Officially, the Blue House has denied any ties between Park Geun-hye and shamanism. Although many media outlets are depicting Park as a tragic puppet figure influenced by pseudo-religion, an easy image to buy into, it is important to notice that neither does Ms. Park officially follow a religion, nor does she have any clear ties with Yeongse-gyo.
However, the truth is that many people are making a link between Ms. Park’s unconfirmed ties with Yeongse-gyo and Ms. Park’s rhetoric, which struck the public as utterly strange at various moments, with talks about the “energy of the universe” and “spirits.” (In a meeting at the president’s office November last year concerning the issue of historical textbooks, she stated that one’s spirits become abnormal if one does not properly learn about history.)

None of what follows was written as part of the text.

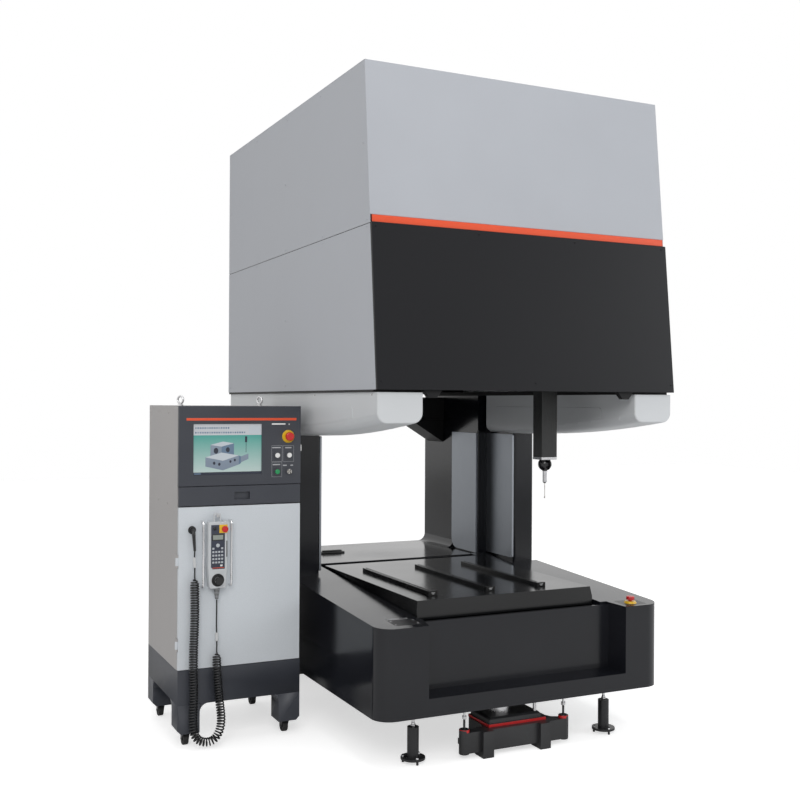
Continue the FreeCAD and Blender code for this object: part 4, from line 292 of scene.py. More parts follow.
finish = {
    "casting": castingPaint("castingEnamel", (0.0065, 0.0072, 0.0105), 0.16),
    "table": castingPaint("tableEnamel", (0.0055, 0.0058, 0.0065), 0.18),
    "railBlack": castingPaint("railBlack", (0.006, 0.006, 0.006), 0.26),
    "plateBlack": powderPaint("plateBlack", (0.010, 0.010, 0.011), 0.38),
    "trimMetal": groundMetal("trimMetal", (0.30, 0.32, 0.35), 0.32, (1, 1, 0.03), 700, 0.8),
    "coverSilver": sheetPaint("beamCoverSilver", (0.66, 0.68, 0.70), 0.40, 0.0, shine=0.3),
    "panelSilver": sheetPaint("enclosureSilver", (0.455, 0.475, 0.515), 0.42, 0.0, shine=0.3),
    "panelDark": sheetPaint("enclosureDark", (0.006, 0.0062, 0.008), 0.46, 0.0, 0.00012, 0.22),
    "stripe": sheetPaint("stripeOrange", (0.80, 0.085, 0.022), 0.40),
    "frameBlack": sheetPaint("frameBlack", (0.010, 0.010, 0.011), 0.5, shine=0.2),
    "guideSteel": groundMetal("guideSteel", (0.55, 0.55, 0.57), 0.24, (1, 1, 0.03)),
    "blockSteel": groundMetal("bearingBlockSteel", (0.34, 0.34, 0.36), 0.34, (1, 0.05, 1)),
    "bridgeAlloy": groundMetal("bridgeAlloy", (0.46, 0.47, 0.49), 0.42, (0.05, 1, 1), 500),
    "ramAlloy": groundMetal("ramAnodised", (0.030, 0.031, 0.031), 0.30, (1, 1, 0.02), 700, 0.3),
    "plateAlloy": groundMetal("endPlateAlloy", (0.62, 0.62, 0.63), 0.26, (1, 0.08, 1)),
    "headBlack": moulded("headBlack", (0.010, 0.010, 0.011), 0.20, 0.00004),
    "probeSteel": groundMetal("probeSteel", (0.62, 0.62, 0.64), 0.16, (1, 1, 0.04), 1800),
    "stylusRod": plated("stylusCarbide", (0.62, 0.60, 0.57), 0.25),
    "supportBlack": powderPaint("supportBlack", (0.010, 0.010, 0.011), 0.36),
    "footSteel": groundMetal("footBlackened", (0.030, 0.030, 0.032), 0.30, (1, 1, 0.1), 900, 0.4),
    "signalRed": moulded("signalRed", (0.60, 0.018, 0.020), 0.22),
    "signalYellow": moulded("signalYellow", (0.83, 0.50, 0.02), 0.28),
    "signalGreen": moulded("signalGreen", (0.015, 0.30, 0.10), 0.18),
    "signalWhite": moulded("signalWhite", (0.86, 0.86, 0.85), 0.22),
    "cabinetGrey": powderPaint("cabinetGrey", (0.44, 0.425, 0.42)),
    "doorGrey": powderPaint("cabinetDoorGrey", (0.68, 0.72, 0.76), 0.5),
    "cabinetDark": powderPaint("cabinetDark", (0.032, 0.036, 0.048), 0.48),
    "forkDark": plated("forkDark", (0.09, 0.09, 0.095), 0.3),
    "zinc": plated("zincPlate", (0.62, 0.62, 0.63), 0.24),
    "chrome": plated("chromePlate", (0.80, 0.80, 0.81), 0.09),
    "casterRubber": softRubber("casterRubber", (0.014, 0.014, 0.015), 0.5),
    "cordBlack": softRubber("cordBlack", (0.008, 0.008, 0.009), 0.38),
    "pendantGrey": moulded("pendantGrey", (0.58, 0.60, 0.62), 0.38),
    "blackPlastic": moulded("blackPlastic", (0.010, 0.010, 0.011), 0.34),
    "keypad": moulded("keypadFoil", (0.030, 0.036, 0.060), 0.32),
    "lcdGrey": moulded("lcdGrey", (0.30, 0.33, 0.30), 0.2),
    "paleKey": moulded("paleKey", (0.50, 0.53, 0.56), 0.3),
    "printWhite": moulded("printWhite", (0.72, 0.73, 0.74), 0.5),
    "printGrey": moulded("printGrey", (0.42, 0.43, 0.45), 0.5),
    "clearSleeve": moulded("clearSleeve", (0.62, 0.63, 0.64), 0.14),
    "nickel": plated("nickelHardware", (0.55, 0.54, 0.52), 0.22),
    "screenTeal": screenGlow("screenTeal", (0.42, 0.52, 0.50), (0.06, 0.30, 0.26)),
    "screenPale": screenGlow("screenPale", (0.50, 0.58, 0.52), (0.50, 0.58, 0.52)),
    "screenGrey": screenGlow("screenGrey", (0.40, 0.42, 0.45), (0.48, 0.50, 0.53)),
    "screenDark": screenGlow("screenDark", (0.020, 0.024, 0.040), (0.020, 0.024, 0.040)),
    "screenBlue": screenGlow("screenBlue", (0.10, 0.15, 0.22), (0.12, 0.18, 0.26)),
    "screenLight": screenGlow("screenLight", (0.46, 0.50, 0.54), (0.46, 0.50, 0.54)),
    "screenSteel": screenGlow("screenSteel", (0.17, 0.21, 0.27), (0.22, 0.27, 0.33)),
}
print("finishes made:", len(finish))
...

Not surprisingly, Park is not the only one among the upper echelons of Korea’s society to be caught in trouble due to alleged ties to religion. Earlier this month, the nominee for the Minister of Public Safety and Security, Park Seung-joo, had to withdraw from the confirmation hearing at Parliament because of his participation in a shamanistic event. Jeong Yun-hoe, Choi Soon-sil’s ex-husband who was formerly a key figure within Park’s inner circle, is now in the news again for his alleged reliance on a fortune teller for political decision-making. There are now reports that this fortune teller might have influenced presidential affairs.
Something is rotten in the state of South Korea. A short-term solution will not do. Now the scandal is playing out as a media spectacle, a once-in-a-lifetime-show on television, but when the dust settles, it will be important to to think hard and clear about whether beliefs in otherworldly matters have become too comfortable a bedfellow with politics.